## Dataset extract

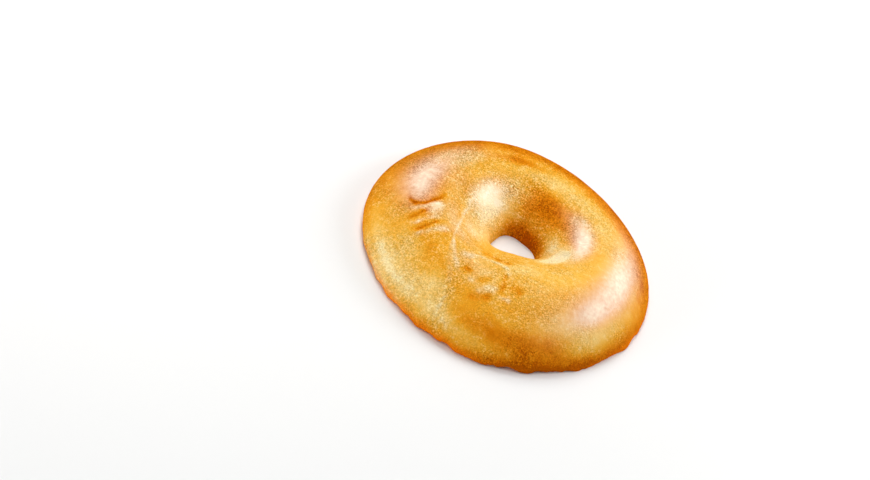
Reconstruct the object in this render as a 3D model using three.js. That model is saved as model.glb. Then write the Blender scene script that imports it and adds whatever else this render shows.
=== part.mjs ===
// The crown half of a plain bagel, sliced through its waist and toasted.
// It lies on its cut face. Millimetres, +Z up, origin at the middle of the cut face's box, on the table.
// +Y runs from the wide side of the ring to the narrow one, and +X to the right of that.
import * as THREE from "three";

// Driving dimensions
const bagelDiameter = 110.7; // mean width of the outline
const crownHeight = 18.7; // from the cut face to the top of the ring
const holeDiameter = 15.6; // at the cut, where the hole is narrowest
const holeOffset = { x: 1.05, y: 4.95 }; // the hole's axis, from the middle of the outline
const crestShare = 0.47; // how far the ring's top lies in from the outline, as a share of the ring's width
const waistHeight = 2.1; // height of the widest point above the cut
const tuck = 1.2; // how far the cut rim draws in under the waist

// How far each of the section's two arcs keeps its course at its ends, as a share of its height or width.
// Both shares are 0.55 in an ellipse.
const outerArc = { upright: 0.24, level: 0.46 };
const innerArc = { level: 0.34, upright: 0.51 };

// Each round size swells and narrows by a few waves round the ring: a share of the size, at an angle in
// degrees.
const outlineWaves = [
  { waves: 2, share: 0.0147, at: -37.6 },
  { waves: 3, share: 0.0026, at: 29.7 },
  { waves: 4, share: 0.0076, at: 9.5 },
];
const holeWaves = [
  { waves: 2, share: 0.141, at: 3 },
  { waves: 3, share: 0.114, at: -15 },
  { waves: 4, share: 0.034, at: 41 },
];
const crownWaves = [
  { waves: 1, share: 0.064, at: -109 },
  { waves: 2, share: 0.066, at: -36 },
];
const crestWaves = [
  { waves: 1, share: 0.0155, at: 127 },
  { waves: 2, share: 0.029, at: -3 },
];
const waistWaves = [{ waves: 1, share: 0.74, at: 130 }];

// Creases and ridges of the dough. Each curves in plan from one point to another, drawn towards a third.
// Its rise is below 0 for a furrow.
const folds = [
  // the two ends of the rope, pressed over each other beside the hole
  { from: [-20.2, 18], via: [-19.2, 5], to: [-20.8, -10], width: 1.1, rise: 0.35 },
  { from: [-21, -2], via: [-18.7, -15], to: [-19.2, -27], width: 1.1, rise: 0.3 },
  { from: [-19.4, -21.5], via: [-18.4, -26.5], to: [-11, -33.5], width: 1.2, rise: 0.3 },
  { from: [-23.5, 17], via: [-23.5, 4], to: [-23.5, -12], width: 2.4, rise: -0.3 },
  { from: [-23, -10], via: [-22.5, -20], to: [-18.5, -31], width: 2.2, rise: -0.25 },
  { from: [-13.5, -20.8], via: [-4, -18.6], to: [3.5, -25.5], width: 1.1, rise: 0.35 },
  { from: [-2, -19.8], via: [4.2, -21.5], to: [4.3, -31], width: 1.1, rise: 0.3 },
  { from: [-10.5, -17.6], via: [-3, -16.2], to: [6, -19.5], width: 1.6, rise: -0.3 },
  // wrinkles on the outer shoulder
  { from: [-41.5, -6.8], via: [-35.2, -12.8], to: [-29.4, -3.2], width: 1.2, rise: -0.6 },
  { from: [-38.8, -19.6], via: [-36.6, -14.4], to: [-31.2, -12.4], width: 1.2, rise: -0.5 },
  { from: [-37, -22], via: [-31, -20.4], to: [-24.6, -15.2], width: 1.3, rise: -0.55 },
  { from: [-40.5, -12.6], via: [-34, -13.2], to: [-28, -5], width: 1.2, rise: 0.35 },
  { from: [-37, -18.9], via: [-32, -18.2], to: [-26.8, -13], width: 1.2, rise: 0.3 },
  // hollows below the seam
  { from: [-12.5, -29.5], via: [-9.5, -32], to: [-5, -36], width: 1.9, rise: -0.4 },
  { from: [1, -27.5], via: [2.8, -31.5], to: [2.5, -37], width: 1.6, rise: -0.4 },
  { from: [5, -31], via: [7, -34], to: [9.5, -38], width: 1.6, rise: -0.35 },
];
const foldSamples = 24;
const foldFade = 0.3; // share of a fold's length over which each end fades out

// Broad, shallow lumps: cosine waves in plan, spread by the golden angle. They fade in between two heights.
const lumps = { waves: 7, rise: 0.06, shortest: 13, longer: 2.3, low: 5, high: 15 };
const goldenAngle = Math.PI * (3 - Math.sqrt(5));

// The torn lip of the cut crust: how far it stands out, in mm, as a mean and waves round the rim. It is most
// ragged on one side.
const lip = {
  out: -0.77,
  height: 4.5,
  at: 292,
  spread: 52,
  least: 0.22,
  waves: [
    { waves: 3, out: 1.0, at: -14 },
    { waves: 6, out: 0.37, at: -18.5 },
    { waves: 9, out: 0.44, at: -6.8 },
    { waves: 16, out: 0.62, at: 3.2 },
    { waves: 24, out: 0.33, at: -5.4 },
    { waves: 30, out: 0.23, at: 5.4 },
  ],
};

// Mesh: columns round the ring, closer together at the wrinkles, and rows over the crown and across the cut.
const columns = 150;
const columnsCloserAt = 200;
const columnsCloser = 0.3;
const waistRows = 3;
const outerRows = 15;
const innerRows = 15;
const cutRows = 5;

const radians = THREE.MathUtils.degToRad;

// 1 plus the waves of a size at one angle
function swell(waves, angle) {
  return waves.reduce((sum, w) => sum + w.share * Math.cos(w.waves * (angle - radians(w.at))), 1);
}

// The angle of a column
function columnAngle(column) {
  const even = (2 * Math.PI * column) / columns;
  return even - columnsCloser * Math.sin(even - radians(columnsCloserAt));
}

// How far round an angle is from the middle of the torn lip, as 1 there and least on the far side
function lipStrength(angle) {
  const away = Math.atan2(Math.sin(angle - radians(lip.at)), Math.cos(angle - radians(lip.at)));
  return lip.least + (1 - lip.least) * Math.exp(-((away / radians(lip.spread)) ** 2));
}

// How far the torn lip stands out at an angle, in mm
function ragged(angle) {
  return lip.waves.reduce((sum, w) => sum + w.out * Math.cos(w.waves * (angle - radians(w.at))), lip.out);
}

// A point of a cubic curve through a and d, drawn towards b and c
function curve(t, a, b, c, d) {
  const u = 1 - t;
  return u * u * u * a + 3 * u * u * t * b + 3 * u * t * t * c + t * t * t * d;
}

// One section of the ring, from the cut rim over the crown to the hole's rim. Its points lie in the upright
// plane through a point of the outline and the point of the hole's rim at the same angle.
function section(angle) {
  const outer = (bagelDiameter / 2) * swell(outlineWaves, angle);
  const inner = (holeDiameter / 2) * swell(holeWaves, angle);
  const top = crownHeight * swell(crownWaves, angle);
  const crest = crestShare * swell(crestWaves, angle);
  const waist = waistHeight * swell(waistWaves, angle);
  const outward = new THREE.Vector2(Math.cos(angle), Math.sin(angle));
  const rim = outward.clone().multiplyScalar(outer);
  const hole = outward.clone().multiplyScalar(inner).add(holeOffset);
  const width = rim.distanceTo(hole);
  const points = [];
  const add = (share, height) => {
    const at = rim.clone().lerp(hole, share);
    points.push(new THREE.Vector3(at.x, at.y, height));
  };
  // below the waist the crust curves in to the cut
  for (let row = 0; row < waistRows; row++) {
    const below = 1 - row / waistRows;
    const drawnIn = ((tuck * waist) / waistHeight) * (1 - Math.sqrt(1 - below * below));
    add(drawnIn / width, (waist * row) / waistRows);
  }
  // upright at the waist and level at the crest
  for (let row = 0; row < outerRows; row++) {
    const t = row / outerRows;
    const rise = curve(t, 0, outerArc.upright, 1, 1);
    add(crest * curve(t, 0, 0, 1 - outerArc.level, 1), waist + (top - waist) * rise);
  }
  // level at the crest and upright at the hole's rim
  for (let row = 0; row <= innerRows; row++) {
    const t = row / innerRows;
    add(crest + (1 - crest) * curve(t, 0, innerArc.level, 1, 1), top * curve(t, 1, 1, innerArc.upright, 0));
  }
  return points;
}

// Height that the folds add at a point in plan
function foldRise(x, y) {
  let sum = 0;
  for (const fold of folds) {
    let nearest = Infinity;
    let along = 0;
    for (let k = 0; k <= foldSamples; k++) {
      const t = k / foldSamples;
      const [a, b, c] = [(1 - t) * (1 - t), 2 * t * (1 - t), t * t];
      const dx = x - (a * fold.from[0] + b * fold.via[0] + c * fold.to[0]);
      const dy = y - (a * fold.from[1] + b * fold.via[1] + c * fold.to[1]);
      const distance = Math.hypot(dx, dy);
      if (distance < nearest) [nearest, along] = [distance, t];
    }
    const fade = THREE.MathUtils.smoothstep(Math.min(along, 1 - along), 0, foldFade);
    sum += fold.rise * fade * Math.exp(-((nearest / fold.width) ** 2));
  }
  return sum;
}

// Height that the lumps add at a point in plan
function lumpRise(x, y) {
  let sum = 0;
  for (let k = 1; k <= lumps.waves; k++) {
    const direction = k * goldenAngle;
    const length = lumps.shortest + lumps.longer * k;
    const along = x * Math.cos(direction) + y * Math.sin(direction);
    sum += lumps.rise * Math.cos((2 * Math.PI * along) / length + 1.7 * k * k);
  }
  return sum;
}

// The grid of the crown, with its relief, as one list of points for each column
function crown() {
  const angles = Array.from({ length: columns }, (_, column) => columnAngle(column));
  const smooth = angles.map(section);
  return smooth.map((points, column) => {
    const before = smooth[(column + columns - 1) % columns];
    const after = smooth[(column + 1) % columns];
    const strength = lipStrength(angles[column]);
    const torn = ragged(angles[column]);
    return points.map((point, row) => {
      const up = points[Math.min(row + 1, points.length - 1)].clone().sub(points[Math.max(row - 1, 0)]);
      const round = after[row].clone().sub(before[row]);
      const normal = round.cross(up).normalize();
      const fade = THREE.MathUtils.smoothstep(point.z, 0.5, 6);
      const lump = THREE.MathUtils.smoothstep(point.z, lumps.low, lumps.high) * lumpRise(point.x, point.y);
      const rise = fade * foldRise(point.x, point.y) + lump;
      const moved = point.clone().addScaledVector(normal, rise);
      if (row < waistRows + outerRows && point.z < lip.height) {
        const low = (1 - point.z / lip.height) ** 2;
        const outward = new THREE.Vector3(point.x, point.y, 0).normalize();
        moved.addScaledVector(outward, strength * torn * low);
      }
      return moved;
    });
  });
}

// Closes the crown with a flat cut face, and makes the whole ring one mesh whose rows and columns both run
// round
function ringGeometry() {
  const grid = crown().map((points) => {
    const rim = points[0];
    const hole = points[points.length - 1];
    const cut = [];
    for (let row = 1; row < cutRows; row++) cut.push(hole.clone().lerp(rim, row / cutRows).setZ(0));
    return [...points, ...cut];
  });
  const rows = grid[0].length;
  const positions = grid.flat().flatMap((point) => [point.x, point.y, point.z]);
  const index = [];
  for (let column = 0; column < columns; column++) {
    const next = ((column + 1) % columns) * rows;
    for (let row = 0; row < rows; row++) {
      const above = (row + 1) % rows;
      const [a, b, c, d] = [column * rows + row, next + row, next + above, column * rows + above];
      index.push(a, b, c, a, c, d);
    }
  }
  const geometry = new THREE.BufferGeometry();
  geometry.setAttribute("position", new THREE.Float32BufferAttribute(positions, 3));
  geometry.setIndex(index);
  return standOnOrigin(geometry);
}

// Moves the middle of the box to the origin in plan, and its lowest point to the table
function standOnOrigin(geometry) {
  geometry.computeBoundingBox();
  const box = geometry.boundingBox;
  geometry.translate(-(box.min.x + box.max.x) / 2, -(box.min.y + box.max.y) / 2, -box.min.z);
  geometry.computeVertexNormals();
  return geometry;
}

const crustMaterial = new THREE.MeshStandardMaterial({ color: 0xe2a04a, roughness: 0.42, metalness: 0 });

const bagel = new THREE.Mesh(ringGeometry(), crustMaterial);
bagel.name = "bagel_crown_half";

const group = new THREE.Group();
group.add(bagel);

export default group;
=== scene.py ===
# The crown half of a toasted plain bagel, with its floor, lights and camera.
# Shapes are worked out in millimetres, in the same form as the solid model, and each mesh puts them in metres.
import math

import bpy
import numpy as np
from mathutils import Matrix, Vector


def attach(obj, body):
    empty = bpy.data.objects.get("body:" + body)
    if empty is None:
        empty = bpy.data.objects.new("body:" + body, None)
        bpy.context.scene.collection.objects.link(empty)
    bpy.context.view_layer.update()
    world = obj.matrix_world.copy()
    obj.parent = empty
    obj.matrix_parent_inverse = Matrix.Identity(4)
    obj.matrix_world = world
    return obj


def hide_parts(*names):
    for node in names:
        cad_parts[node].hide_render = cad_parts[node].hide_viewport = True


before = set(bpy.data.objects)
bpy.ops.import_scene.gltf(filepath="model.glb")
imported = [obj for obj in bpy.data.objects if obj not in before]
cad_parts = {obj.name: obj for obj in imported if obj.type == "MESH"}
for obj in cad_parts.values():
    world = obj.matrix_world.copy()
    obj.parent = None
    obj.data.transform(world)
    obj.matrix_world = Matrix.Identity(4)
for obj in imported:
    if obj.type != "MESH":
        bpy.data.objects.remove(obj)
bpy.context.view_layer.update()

millimetre = 0.001
node = "bagel_crown_half"
print("frame loaded")


# 1 plus a few cosine waves of an angle: share * cos(waves * (angle - at)).
def swell(waves, angle):
    total = np.ones_like(angle)
    for count, share, at in waves:
        total += share * np.cos(count * (angle - math.radians(at)))
    return total


# 0 below low, 1 above high, and 3t^2 - 2t^3 between them.
def smoothStep(value, low, high):
    t = np.clip((value - low) / (high - low), 0, 1)
    return t * t * (3 - 2 * t)


# A random number from 0 to 1 for each whole-number cell, from sines that wrap round.
def cellRandom(i, j, k, seed):
    mixed = np.sin(i * 127.1 + j * 311.7 + k * 74.7 + seed * 53.3) * 43758.5453
    return mixed - np.floor(mixed)


# Smooth noise from -1 to 1: the eight corners of a cell blended by smooth steps along each axis.
def softNoise(x, y, z, size, seed):
    gridX, gridY, gridZ = x / size, y / size, z / size
    i, j, k = np.floor(gridX), np.floor(gridY), np.floor(gridZ)
    u, v, w = (smoothStep(g - c, 0, 1) for g, c in ((gridX, i), (gridY, j), (gridZ, k)))
    total = np.zeros_like(x)
    for a in (0, 1):
        for b in (0, 1):
            for c in (0, 1):
                weight = (u if a else 1 - u) * (v if b else 1 - v) * (w if c else 1 - w)
                total += weight * cellRandom(i + a, j + b, k + c, seed)
    return 2 * total - 1


# Layers of smooth noise added up: share * noise, for each (share, size, seed).
def layeredNoise(x, y, z, layers):
    return sum(share * softNoise(x, y, z, size, seed) for share, size, seed in layers)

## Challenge
Exactly the lines above from the one with "obj.parent = None" to the one with "return mixed - np.floor(mixed)", both included, are to be quoted; leave the rest out.

## Result
    obj.parent = None
    obj.data.transform(world)
    obj.matrix_world = Matrix.Identity(4)
for obj in imported:
    if obj.type != "MESH":
        bpy.data.objects.remove(obj)
bpy.context.view_layer.update()

millimetre = 0.001
node = "bagel_crown_half"
print("frame loaded")


# 1 plus a few cosine waves of an angle: share * cos(waves * (angle - at)).
def swell(waves, angle):
    total = np.ones_like(angle)
    for count, share, at in waves:
        total += share * np.cos(count * (angle - math.radians(at)))
    return total


# 0 below low, 1 above high, and 3t^2 - 2t^3 between them.
def smoothStep(value, low, high):
    t = np.clip((value - low) / (high - low), 0, 1)
    return t * t * (3 - 2 * t)


# A random number from 0 to 1 for each whole-number cell, from sines that wrap round.
def cellRandom(i, j, k, seed):
    mixed = np.sin(i * 127.1 + j * 311.7 + k * 74.7 + seed * 53.3) * 43758.5453
    return mixed - np.floor(mixed)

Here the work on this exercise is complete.